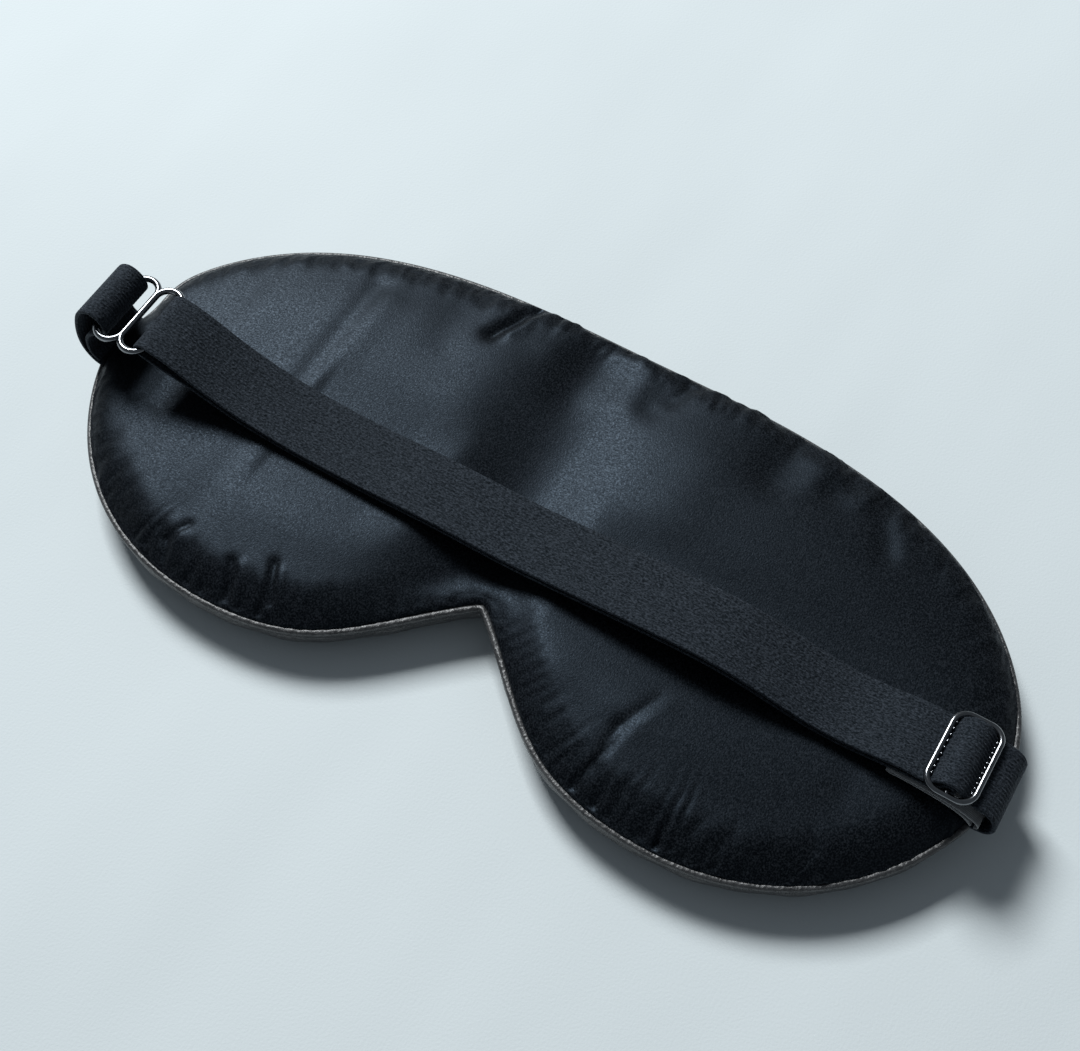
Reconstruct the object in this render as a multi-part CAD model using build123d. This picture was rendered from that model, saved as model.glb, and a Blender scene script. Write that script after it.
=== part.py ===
from build123d import *
import os

# A padded sleep eye mask lying face down, its satin back up, in millimetres.
# X runs along the mask, the nose notch points to -Y, Z is up, and the table is z = 0.

# Mask body
HALF_LENGTH = 105.0          # middle of the mask to its end
NOTCH_Y = -22.0              # apex of the nose notch
TOP_Y = 49.0                 # forehead edge
SHRINK_Y = 13.0              # the point that smaller outlines shrink towards
SEAM_Z = 8.3                 # the liner lies here, where the panels meet
RIM_Z = 9.2                  # top of the rolled leather rim
CROWN_Z = 13.0               # top of the padded lobes
LEATHER = 0.9                # thickness of the front panel
SATIN = 0.5                  # thickness of the back panel
LINER = 0.4                  # thickness of the blackout liner
VALLEY_R = 70.0              # the soft valley between the two lobes
VALLEY_Z = 9.6               # lowest line of the valley

# Elastic strap
STRAP_WIDTH = 15.0
STRAP_THICK = 1.0
STRAP_Y = -6.2               # centre line of the strap
TAB_WIDTH = 14.6             # the ring squeezes the tab a little
LAYER_PITCH = 1.4            # centre of the upper layer to centre of the lower one
BEND_X = 2.0                 # where the strap arches
BEND_GAP = 0.4

# Metal ring, a figure of eight made of round wire
RING_WIRE = 1.4
RING_Z = 24.5
RING_PITCH = 6.3             # distance between neighbouring bars
RING_HEIGHT = 17.3           # wire centre to wire centre
RING_RIGHT_X = -87.2         # the bar that the strap folds round

# Slider, a rounded rectangle of round wire with a middle bar
SLIDER_WIRE = 1.3
SLIDER_X = 95.8
SLIDER_Z = 19.0
SLIDER_LENGTH = 9.6          # wire centre to wire centre, along the strap
SLIDER_HEIGHT = 17.0
SLIDER_CORNER = 3.0
END_LOOP_THICK = 0.9         # sewn end of the strap, pressed thin on the bar

# Blank ribbon label, folded double
LABEL_WIDTH = 12.0
LABEL_THICK = 0.8
LABEL_Y = STRAP_Y - (STRAP_WIDTH - LABEL_WIDTH) / 2

# Stitches
STITCH_COUNT = 64            # along each half of the edge
STITCH_LENGTH = 2.4
STITCH_WIDTH = 0.45
STITCH_HEIGHT = 0.5
TACK_X = 101.5               # bar tacks across the sewn-in band ends
TACK_LENGTH = 1.6
TACK_PITCH = 2.2


def outline_curve(scale_x=1.0, scale_y=1.0):
    """Right half of the outline, from the notch to the forehead edge."""
    knots = [(0, NOTCH_Y), (13, -33.8), (27, -44.6), (46, -49.4), (66, -47.6), (84, -38.8),
             (99, -21.5), (HALF_LENGTH, 2), (96.5, 21.5), (78, 37.2), (48, 46.9), (0, TOP_Y)]
    points = [(x * scale_x, SHRINK_Y + (y - SHRINK_Y) * scale_y) for x, y in knots]
    return Spline(*points, tangents=[(0.78 * scale_x, -0.62 * scale_y), (-1, 0)])


def outline_face(scale_x=1.0, scale_y=1.0):
    half = outline_curve(scale_x, scale_y)
    return make_face(half + mirror(half, about=Plane.YZ))


def pillow(levels):
    """Solid lofted through shrunken outlines, each given as x scale, y scale and height."""
    sections = [Pos(0, 0, z) * outline_face(sx, sy) for sx, sy, z in levels]
    return loft(sections, ruled=True)


def valley(depth=0.0):
    """The hollow that runs from the notch to the forehead edge."""
    radius = VALLEY_R + depth
    axis = Pos(0, 0, VALLEY_Z + VALLEY_R) * Rot(90, 0, 0)
    return axis * Cylinder(radius, 3 * TOP_Y)


def front_panel():
    """Leather front with its rolled rim, open towards the back."""
    outside = pillow([(0.88, 0.86, 0), (0.955, 0.94, 2.0), (0.99, 0.982, 4.6), (1, 1, 7.2),
                      (0.995, 0.992, RIM_Z)])
    hollow = pillow([(0.87, 0.85, LEATHER), (0.943, 0.923, 2.6), (0.976, 0.962, 4.8),
                     (0.988, 0.976, 7.2), (0.977, 0.964, RIM_Z + 1)])
    return outside - hollow


def front_wadding():
    return pillow([(0.868, 0.848, LEATHER), (0.94, 0.92, 2.6), (0.973, 0.959, 4.8),
                   (0.985, 0.973, 7.2), (0.982, 0.97, SEAM_Z - LINER)])


def blackout_liner():
    return Pos(0, 0, SEAM_Z - LINER) * extrude(outline_face(0.978, 0.965), LINER)


def dome(inset, drop):
    """Upper half of the body, made smaller by inset and lower by drop."""
    s = 1 - inset
    levels = [(0.972 * s, 0.957 * s, SEAM_Z), (0.965 * s, 0.945 * s, 9.6 - drop),
              (0.925 * s, 0.9 * s, 11.7 - drop), (0.8 * s, 0.77 * s, CROWN_Z - drop)]
    return pillow(levels) - valley(drop)


def back_panel():
    return dome(0, 0) - dome(0.006, SATIN)


def back_wadding():
    return dome(0.008, SATIN + 0.05)


def edge_stitches():
    """Short thread stitches on the rim, one row all the way round."""
    line = outline_curve(0.984, 0.974)
    group = []
    for index in range(STITCH_COUNT):
        place = (index + 0.5) / STITCH_COUNT
        spot = line.position_at(place)
        turn = line.tangent_angle_at(place)
        stitch = Box(STITCH_LENGTH, STITCH_WIDTH, STITCH_HEIGHT)
        placed = Pos(spot.X, spot.Y, RIM_Z) * Rot(0, 0, turn) * stitch
        group += [placed, mirror(placed, about=Plane.YZ)]
    return Compound(children=group)


def band(path, y=STRAP_Y, width=STRAP_WIDTH, thick=STRAP_THICK):
    """Flat band whose centre line is a path given as (x, z) pairs."""
    ribbon = trace(Spline(*path), line_width=thick)
    return Pos(0, y + width / 2, 0) * extrude(Plane.XZ * ribbon, width)


def strap_left():
    """Left half of the strap: upper layer, fold round the ring's bar, lower layer."""
    start = BEND_X - BEND_GAP / 2
    upper = [(start, 16.2), (-16, 16.3), (-32, 15.7), (-55, 16.1), (-72, 19.8), (-82, 25.0)]
    fold = [(-87.6, 26.7), (-90.6, 24.3), (-88, 21.9)]
    lower = [(-82, 20.9), (-72, 18.1), (-55, 14.7), (-32, 14.3), (-16, 14.9),
             (start, 16.2 - LAYER_PITCH)]
    return band(upper + fold + lower)


RIGHT_RISE = [(BEND_X + BEND_GAP / 2, 16.2), (20, 17.1), (40, 17.5), (60, 17.3), (76, 17.2)]


def strap_feed():
    """Upper layer of the right half, through the slider and down to the right seam."""
    return band(RIGHT_RISE + [(90, 17.4), (100, 17.3), (105.6, 14), (106, 10.2)])


def strap_return():
    """Lower layer of the right half, which runs back from the ring to the slider."""
    lower = [(x, z - LAYER_PITCH) for x, z in RIGHT_RISE] + [(93, 17.4 - LAYER_PITCH)]
    return band(lower)


def strap_anchor():
    """End of the strap that is sewn into the right seam."""
    return band([(97, SEAM_Z + 0.2), (101, SEAM_Z + 0.25), (106, SEAM_Z + 0.5)])


def strap_hump():
    """Strap where it climbs over the slider's middle bar."""
    return band([(92.8, 19.3), (93.9, 20.6), (SLIDER_X, 21.3), (97.7, 20.6), (98.8, 19.3)])


def strap_end_loop():
    """Sewn end of the strap on the slider's middle bar."""
    radius = SLIDER_WIRE / 2 + END_LOOP_THICK / 2 + 0.05
    turn = CenterArc((SLIDER_X, SLIDER_Z), radius, 0, 180)
    ribbon = trace(turn, line_width=END_LOOP_THICK)
    return Pos(0, STRAP_Y + STRAP_WIDTH / 2, 0) * extrude(Plane.XZ * ribbon, STRAP_WIDTH)


def strap_tab():
    """Short elastic loop that holds the ring to the left seam."""
    outer = [(-105.9, 10.4), (-108.2, 15), (-106.6, 21.5), (-103.2, 26.4)]
    roll = [(-99.6, 28.1), (-96.3, 25.4), (-97, 21.8), (-100, 20.5)]
    inner = [(-103.6, 17.6), (-105.2, 14.4), (-104.4, 11.6)]
    return band(outer + roll + inner, width=TAB_WIDTH)


def tab_anchor():
    """End of the tab that is sewn into the left seam."""
    return band([(-97, SEAM_Z + 0.2), (-101, SEAM_Z + 0.25), (-106, SEAM_Z + 0.5)])


def seam_tack(x):
    """Two rows of short stitches across a sewn-in strap end."""
    stitch = Box(STITCH_WIDTH, TACK_LENGTH, STITCH_HEIGHT)
    rows = [Pos(x + dx, STRAP_Y + TACK_PITCH * step, RIM_Z + 0.35) * stitch
            for dx in (-0.6, 0.6) for step in range(-3, 4)]
    return Compound(children=rows)


def care_label():
    """Blank folded ribbon, sewn into the right seam under the strap."""
    path = [(84.6, 14.2), (92, 14), (98, 13), (102.6, 11.4), (104.9, 9.8)]
    return band(path, y=LABEL_Y, width=LABEL_WIDTH, thick=LABEL_THICK)


def wire_loop(length, height, corner, wire):
    """Closed loop of round wire in the XY plane."""
    path = RectangleRounded(length, height, corner).wire()
    section = Plane(path @ 0, z_dir=path % 0) * Circle(wire / 2)
    return sweep(section, path=path)


def ring_window():
    """Wire of one window, open at the middle bar, which lies on the Y axis."""
    corner = RING_PITCH / 2
    straight = RING_HEIGHT / 2 - corner
    end = CenterArc((corner, straight), corner, 180, -180)
    bar = Line(end @ 1, (RING_PITCH, -straight))
    other_end = CenterArc((corner, -straight), corner, 0, -180)
    path = Wire([end, bar, other_end])
    return sweep(Plane(path @ 0, z_dir=path % 0) * Circle(RING_WIRE / 2), path=path)


def strap_ring():
    """Two long rounded windows that share a slightly thicker middle bar."""
    window = ring_window()
    middle = Rot(90, 0, 0) * Cylinder(RING_WIRE / 2 + 0.04, RING_HEIGHT - RING_PITCH + 1.2)
    ring = middle + window + mirror(window, about=Plane.YZ)
    return Pos(RING_RIGHT_X - RING_PITCH, STRAP_Y, RING_Z) * ring


def slider():
    frame = wire_loop(SLIDER_LENGTH, SLIDER_HEIGHT, SLIDER_CORNER, SLIDER_WIRE)
    bar = Rot(90, 0, 0) * Cylinder(SLIDER_WIRE / 2, SLIDER_HEIGHT)
    return Pos(SLIDER_X, STRAP_Y, SLIDER_Z) * (frame + bar)


PARTS = {
    "front_panel": front_panel(),
    "front_wadding": front_wadding(),
    "blackout_liner": blackout_liner(),
    "back_wadding": back_wadding(),
    "back_panel": back_panel(),
    "edge_stitches": edge_stitches(),
    "strap_left": strap_left(),
    "strap_feed": strap_feed(),
    "strap_return": strap_return(),
    "strap_anchor": strap_anchor(),
    "strap_hump": strap_hump(),
    "strap_end_loop": strap_end_loop(),
    "strap_tab": strap_tab(),
    "tab_anchor": tab_anchor(),
    "strap_tack": seam_tack(TACK_X),
    "tab_tack": seam_tack(-TACK_X),
    "care_label": care_label(),
    "strap_ring": strap_ring(),
    "slider": slider(),
}

for node, shape in PARTS.items():
    export_step(shape, f"parts/{node}.step")
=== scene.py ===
"""A padded sleep eye mask, face down: satin back, leather front, elastic strap, wire ring and slider."""
import math
import bpy
import numpy as np
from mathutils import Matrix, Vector
from mathutils.geometry import delaunay_2d_cdt
from mathutils.kdtree import KDTree


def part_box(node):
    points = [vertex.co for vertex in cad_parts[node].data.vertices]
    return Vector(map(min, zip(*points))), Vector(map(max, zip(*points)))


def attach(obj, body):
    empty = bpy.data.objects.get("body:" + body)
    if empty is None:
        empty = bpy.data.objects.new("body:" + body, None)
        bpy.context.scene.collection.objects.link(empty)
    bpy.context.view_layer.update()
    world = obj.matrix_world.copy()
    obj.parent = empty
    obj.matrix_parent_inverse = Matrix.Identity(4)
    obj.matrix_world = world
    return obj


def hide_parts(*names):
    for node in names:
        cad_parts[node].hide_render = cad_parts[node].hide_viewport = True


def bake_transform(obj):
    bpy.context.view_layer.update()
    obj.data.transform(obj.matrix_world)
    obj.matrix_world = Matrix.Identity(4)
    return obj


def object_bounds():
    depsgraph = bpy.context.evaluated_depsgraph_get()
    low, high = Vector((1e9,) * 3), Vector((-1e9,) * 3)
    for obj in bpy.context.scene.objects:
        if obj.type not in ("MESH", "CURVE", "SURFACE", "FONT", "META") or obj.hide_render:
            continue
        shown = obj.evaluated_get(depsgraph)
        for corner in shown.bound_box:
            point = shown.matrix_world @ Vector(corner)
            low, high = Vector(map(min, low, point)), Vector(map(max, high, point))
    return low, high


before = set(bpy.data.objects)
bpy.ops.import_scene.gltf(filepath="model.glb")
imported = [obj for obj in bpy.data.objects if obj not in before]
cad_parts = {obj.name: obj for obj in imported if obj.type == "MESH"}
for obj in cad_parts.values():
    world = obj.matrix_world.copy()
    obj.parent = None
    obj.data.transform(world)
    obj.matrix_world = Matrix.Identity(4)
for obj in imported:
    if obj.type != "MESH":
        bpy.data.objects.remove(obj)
CAD_LOW, CAD_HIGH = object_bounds()

# Shapes are worked out in millimetres, in the frame's own axes, and made in metres.
MM = 0.001
CENTRE_Y = (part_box("strap_feed")[0].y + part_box("strap_feed")[1].y) / 2 / MM
SEAM_Z = 8.4                 # height of the edge seam
RIM_WIDTH = 1.2              # leather edge that shows outside the satin
CROWN = 4.7                  # height of the padded back over its seam
BAND = 15.0                  # width of the elastic
THICK = 1.0                  # thickness of the elastic
RIB_PITCH = 0.75             # spacing of the elastic's lengthwise ribs
RIB_DEPTH = 0.19
# The middle bar of the slider.
BAR_Z = (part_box("slider")[0].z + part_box("slider")[1].z) / 2 / MM
BAR_X = (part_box("slider")[0].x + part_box("slider")[1].x) / 2 / MM


# ---------------------------------------------------------------- curves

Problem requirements
Only the lines from the top of the data through the line that contains "LABEL_Y = STRAP_Y" should be quoted, exactly as they stand.

Correct response
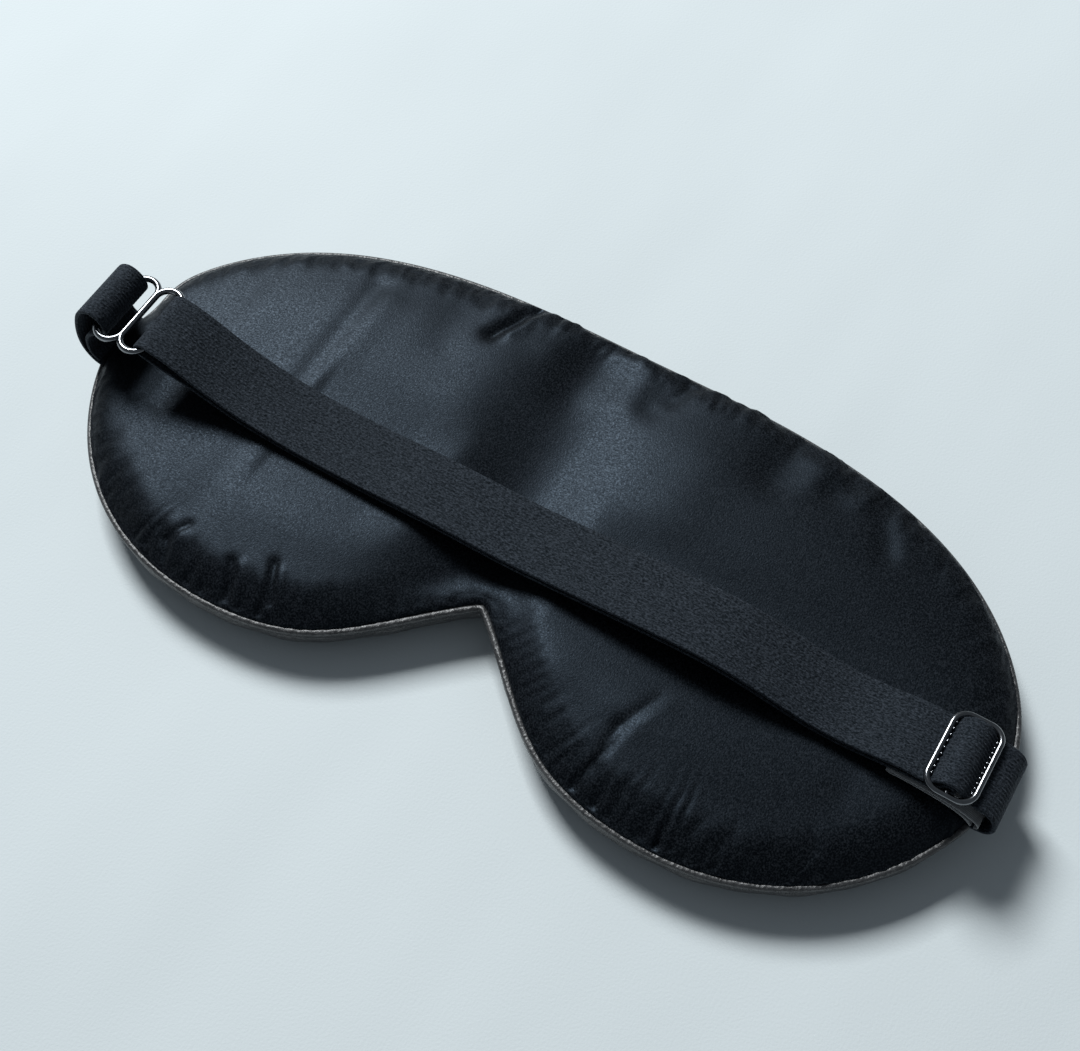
Reconstruct the object in this render as a multi-part CAD model using build123d. This picture was rendered from that model, saved as model.glb, and a Blender scene script. Write that script after it.
=== part.py ===
from build123d import *
import os

# A padded sleep eye mask lying face down, its satin back up, in millimetres.
# X runs along the mask, the nose notch points to -Y, Z is up, and the table is z = 0.

# Mask body
HALF_LENGTH = 105.0          # middle of the mask to its end
NOTCH_Y = -22.0              # apex of the nose notch
TOP_Y = 49.0                 # forehead edge
SHRINK_Y = 13.0              # the point that smaller outlines shrink towards
SEAM_Z = 8.3                 # the liner lies here, where the panels meet
RIM_Z = 9.2                  # top of the rolled leather rim
CROWN_Z = 13.0               # top of the padded lobes
LEATHER = 0.9                # thickness of the front panel
SATIN = 0.5                  # thickness of the back panel
LINER = 0.4                  # thickness of the blackout liner
VALLEY_R = 70.0              # the soft valley between the two lobes
VALLEY_Z = 9.6               # lowest line of the valley

# Elastic strap
STRAP_WIDTH = 15.0
STRAP_THICK = 1.0
STRAP_Y = -6.2               # centre line of the strap
TAB_WIDTH = 14.6             # the ring squeezes the tab a little
LAYER_PITCH = 1.4            # centre of the upper layer to centre of the lower one
BEND_X = 2.0                 # where the strap arches
BEND_GAP = 0.4

# Metal ring, a figure of eight made of round wire
RING_WIRE = 1.4
RING_Z = 24.5
RING_PITCH = 6.3             # distance between neighbouring bars
RING_HEIGHT = 17.3           # wire centre to wire centre
RING_RIGHT_X = -87.2         # the bar that the strap folds round

# Slider, a rounded rectangle of round wire with a middle bar
SLIDER_WIRE = 1.3
SLIDER_X = 95.8
SLIDER_Z = 19.0
SLIDER_LENGTH = 9.6          # wire centre to wire centre, along the strap
SLIDER_HEIGHT = 17.0
SLIDER_CORNER = 3.0
END_LOOP_THICK = 0.9         # sewn end of the strap, pressed thin on the bar

# Blank ribbon label, folded double
LABEL_WIDTH = 12.0
LABEL_THICK = 0.8
LABEL_Y = STRAP_Y - (STRAP_WIDTH - LABEL_WIDTH) / 2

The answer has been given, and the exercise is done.